PROMPT ->
Which lines run from the first one up to and including the one with "bell_flare_shares = (0.087, 0.438, 0.738)"? Print exactly those.

RAW DATA ->
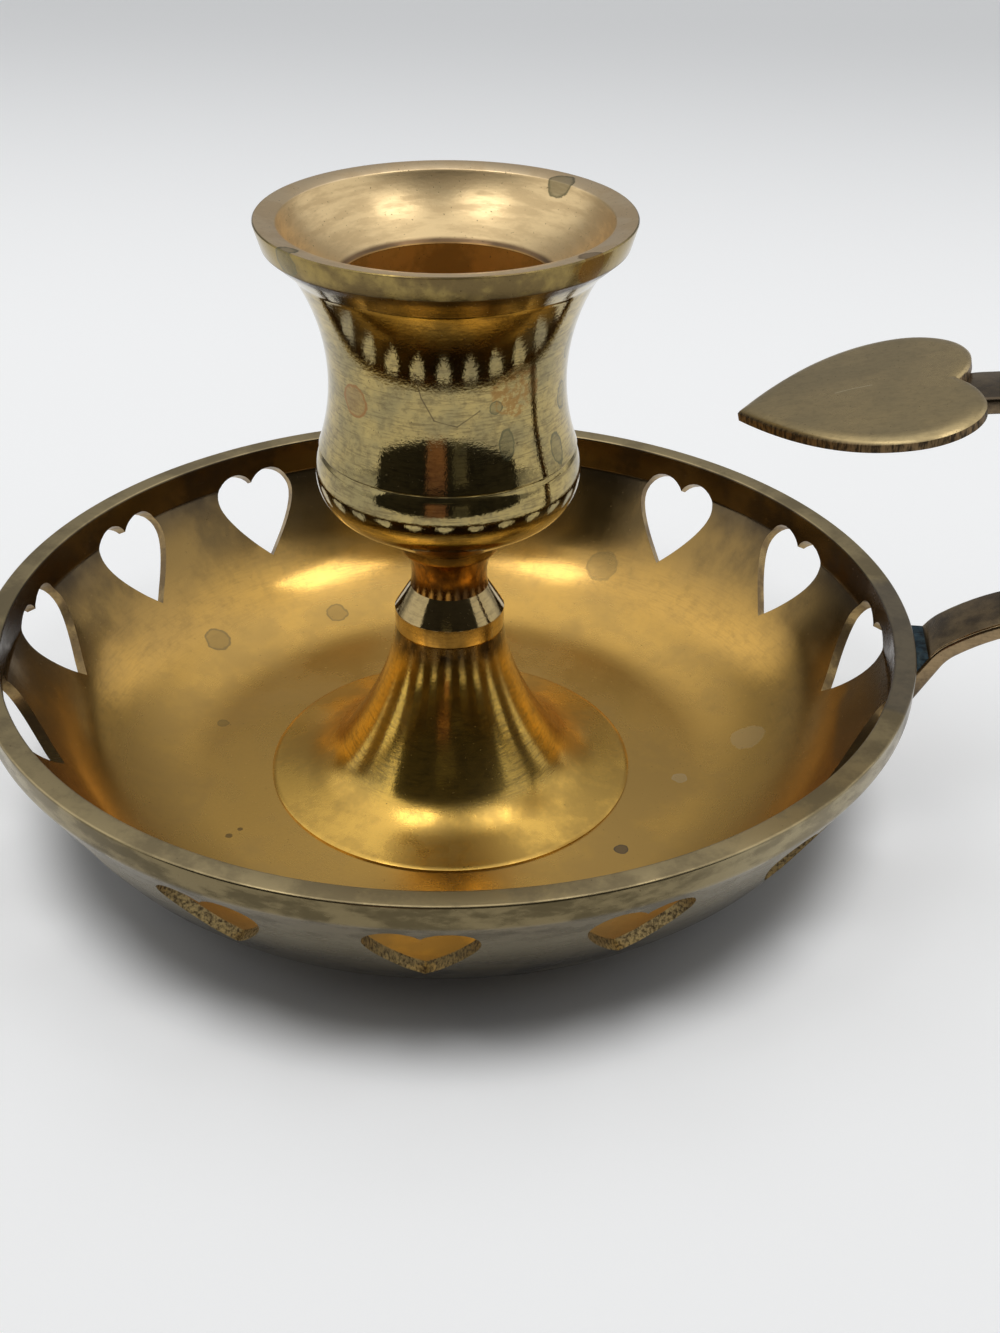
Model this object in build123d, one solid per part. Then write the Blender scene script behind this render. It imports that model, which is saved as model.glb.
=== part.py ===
from build123d import *
import os
from math import sin, cos, tan, atan2, radians

# Brass chamberstick: a pierced drip pan, a turned stem and candle cup held by one
# long screwed rod, and a strap finger loop with a heart-shaped thumb plate.
# Millimetres, +Z up. The origin is the centre of the underside, where the pan
# stands on the table, and the handle points along +X.

# drip pan
pan_radius = 54.0
pan_height = 23.2
pan_sheet = 1.25
rim_land = 2.5
rim_band = 2.7
rim_edge_break = 0.3
wall_lean = 30.0
pan_bend_radius = 20.8
boss_radius = 8.5
boss_rise = 4.6
boss_slope = 2.2
boss_bend_radius = 1.1

# hearts sawn through the pan wall
heart_count = 15
heart_width = 11.3
heart_height = 12.1
heart_top_drop = 3.9
heart_cleft_depth = 1.45
heart_tip_angle = 43.0
heart_lobe_share = 0.56
heart_start_angle = 10.7

# stem: a hollow bell with a turned collar on top
bell_foot_radius = 22.1
bell_edge = 0.35
bell_sheet = 1.0
bell_head = 1.6
stem_radius = 6.43
stem_seam_drop = 1.9
collar_rise = 3.5
collar_band = 2.4
seam_break = 0.15
bell_drop_shares = (0.343, 0.817, 0.972)
bell_flare_shares = (0.087, 0.438, 0.738)

# candle cup, with heights above the rim of the pan
cup_lip_radius = 20.0
cup_lip_height = 47.0
cup_lip_land = 2.43
cup_lip_fall = 0.45
cup_lip_band = 2.7
cup_lip_taper = 0.8
cup_undercut_radius = 16.3
cup_undercut_height = 41.6
cup_waist_radius = 12.96
cup_waist_height = 29.7
cup_groove_height = 21.3
cup_groove_width = 0.7
cup_groove_depth = 0.35
cup_belly_radius = 14.79
cup_belly_height = 18.3
cup_belly_bend = 4.2
cup_underside_angle = 37.0
cup_shoulder_radius = 14.3
neck_top_radius = 5.2
neck_step = 0.45
neck_step_height = 8.4
neck_waist_radius = 4.4
neck_waist_height = 5.1
neck_foot_radius = 4.55
bore_radius = 11.3
bore_mouth_height = 40.1
bore_length = 24.8
bore_chamfer = 0.6
flare_sag = 0.9

# rod, washer and nut that hold the stem to the pan
rod_radius = 2.0
rod_clearance = 0.1
rod_end_gap = 0.5
rod_cup_depth = 8.6
rod_point = 0.4
washer_radius = 5.0
washer_thickness = 0.8
nut_across_flats = 7.0
nut_thickness = 3.0
nut_chamfer = 0.5

# strap handle, its headings in degrees above the level, going outwards
strap_width = 7.6
strap_thickness = 1.9
strap_edge_radius = 0.45
foot_heading = 61.5
foot_face_reach = 2.76
foot_face_drop = 1.75
foot_length = 8.0
foot_bend_radius = 5.9
strap_rise_heading = 36.0
strap_arch_radius = 24.3
loop_heading = 18.0
loop_run = 1.6
loop_top_heading = 185.3
plate_bend_radius = 14.0
strap_foot_gap = 0.05

# heart-shaped thumb plate on the end of the strap
plate_width = 27.6
plate_length = 25.2
plate_thickness = 1.4
plate_slope = 12.5
plate_tip_radius = 31.4
plate_tip_height = 27.0
plate_cleft_depth = 1.95
plate_tip_angle = 58.0
plate_lobe_share = 0.54
plate_edge_break = 0.3
strap_cover = 14.0
strap_cleft_reach = 1.2

# braze that joins the strap to the pan and the plate to the strap
foot_braze_inset = 0.25
foot_braze_drop = 0.55
foot_braze_depth = 3.3
plate_braze_spread = 0.9
plate_braze_thickness = 0.5

# one overrun for every cut
overrun = 5.0


def turned(*edges):
    """A solid turned about Z from a closed outline of radius and height."""
    return revolve(Plane.XZ * make_face(list(edges)), Axis.Z)


def tube(outer, inner, bottom, top):
    """A plain ring about Z between two heights."""
    ring = Circle(outer) - Circle(inner)
    return extrude(Pos(0, 0, bottom) * ring, top - bottom)


def heart(width, height, cleft_depth, tip_angle, lobe_share):
    """A heart with its point at the origin and its lobes up along Y."""
    half = width / 2
    lobe = half * lobe_share
    tip = (0, 0)
    pull = (half, half / tan(radians(tip_angle)))
    wide = (half, height - lobe)
    crest = (half - lobe, height)
    cleft = (0, height - cleft_depth)
    side = Bezier(tip, pull, wide)
    shoulder = TangentArc(wide, crest, tangent=(0, 1))
    lobe_end = TangentArc(crest, cleft, tangent=(-1, 0))
    right = [side, shoulder, lobe_end]
    left = [mirror(edge, Plane.YZ) for edge in right]
    return make_face(right + left)


def wall_radius(height):
    """Outer radius of the pan's leaning wall at a height."""
    return pan_radius - (pan_height - rim_band - height) * tan(radians(wall_lean))


def drip_pan():
    wall_out = pan_sheet / cos(radians(wall_lean))
    outer_corner = (wall_radius(0), 0)
    inner_corner = (wall_radius(pan_sheet) - wall_out, pan_sheet)
    inner_rim = pan_radius - rim_land
    inner_band_foot = pan_height - rim_band - (rim_land - wall_out) / tan(radians(wall_lean))
    hole = rod_radius + rod_clearance
    inner_boss_bend = boss_bend_radius + pan_sheet
    outer = FilletPolyline(
        (hole, boss_rise), (boss_radius, boss_rise), (boss_radius + boss_slope, 0), outer_corner,
        (pan_radius, pan_height - rim_band), (pan_radius, pan_height),
        radius=[boss_bend_radius, inner_boss_bend, pan_bend_radius, rim_band / 2])
    shift = pan_sheet * tan(atan2(boss_rise, boss_slope) / 2)
    inner = FilletPolyline(
        (hole, boss_rise + pan_sheet), (boss_radius + shift, boss_rise + pan_sheet),
        (boss_radius + boss_slope + shift, pan_sheet), inner_corner,
        (inner_rim, inner_band_foot), (inner_rim, pan_height),
        radius=[inner_boss_bend, boss_bend_radius, pan_bend_radius - pan_sheet, rim_band / 2])
    body = turned(
        outer, inner, Line((hole, boss_rise), (hole, boss_rise + pan_sheet)),
        Line((inner_rim, pan_height), (pan_radius, pan_height)))
    rim_edges = body.edges().filter_by(GeomType.CIRCLE).filter_by_position(
        Axis.Z, pan_height - rim_edge_break / 2, pan_height + rim_edge_break / 2)
    body = fillet(rim_edges, rim_edge_break)
    return body - heart_cutters()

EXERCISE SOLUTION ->
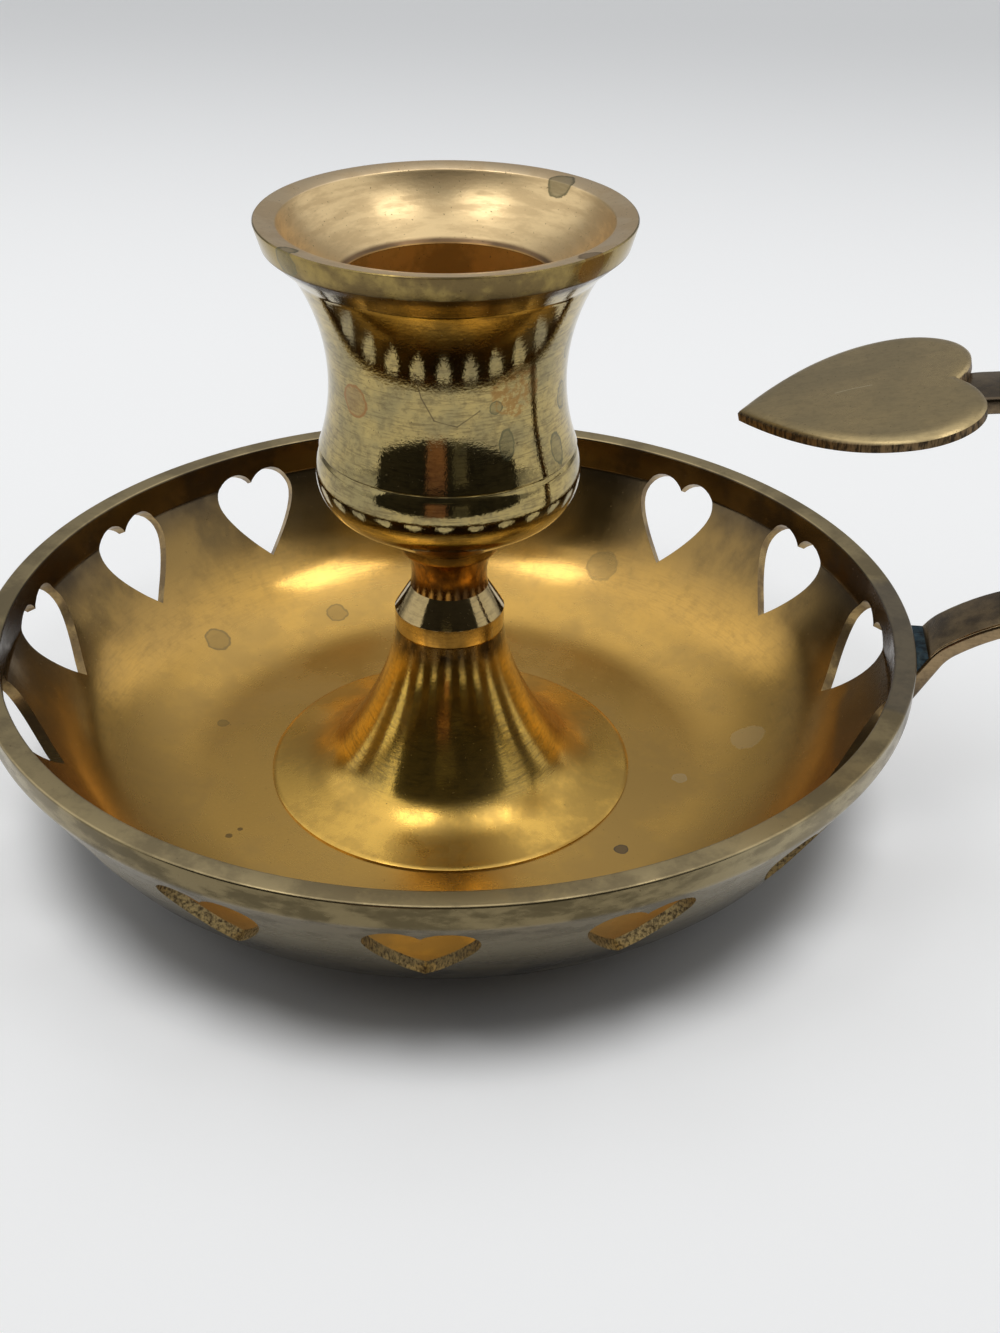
Model this object in build123d, one solid per part. Then write the Blender scene script behind this render. It imports that model, which is saved as model.glb.
=== part.py ===
from build123d import *
import os
from math import sin, cos, tan, atan2, radians

# Brass chamberstick: a pierced drip pan, a turned stem and candle cup held by one
# long screwed rod, and a strap finger loop with a heart-shaped thumb plate.
# Millimetres, +Z up. The origin is the centre of the underside, where the pan
# stands on the table, and the handle points along +X.

# drip pan
pan_radius = 54.0
pan_height = 23.2
pan_sheet = 1.25
rim_land = 2.5
rim_band = 2.7
rim_edge_break = 0.3
wall_lean = 30.0
pan_bend_radius = 20.8
boss_radius = 8.5
boss_rise = 4.6
boss_slope = 2.2
boss_bend_radius = 1.1

# hearts sawn through the pan wall
heart_count = 15
heart_width = 11.3
heart_height = 12.1
heart_top_drop = 3.9
heart_cleft_depth = 1.45
heart_tip_angle = 43.0
heart_lobe_share = 0.56
heart_start_angle = 10.7

# stem: a hollow bell with a turned collar on top
bell_foot_radius = 22.1
bell_edge = 0.35
bell_sheet = 1.0
bell_head = 1.6
stem_radius = 6.43
stem_seam_drop = 1.9
collar_rise = 3.5
collar_band = 2.4
seam_break = 0.15
bell_drop_shares = (0.343, 0.817, 0.972)
bell_flare_shares = (0.087, 0.438, 0.738)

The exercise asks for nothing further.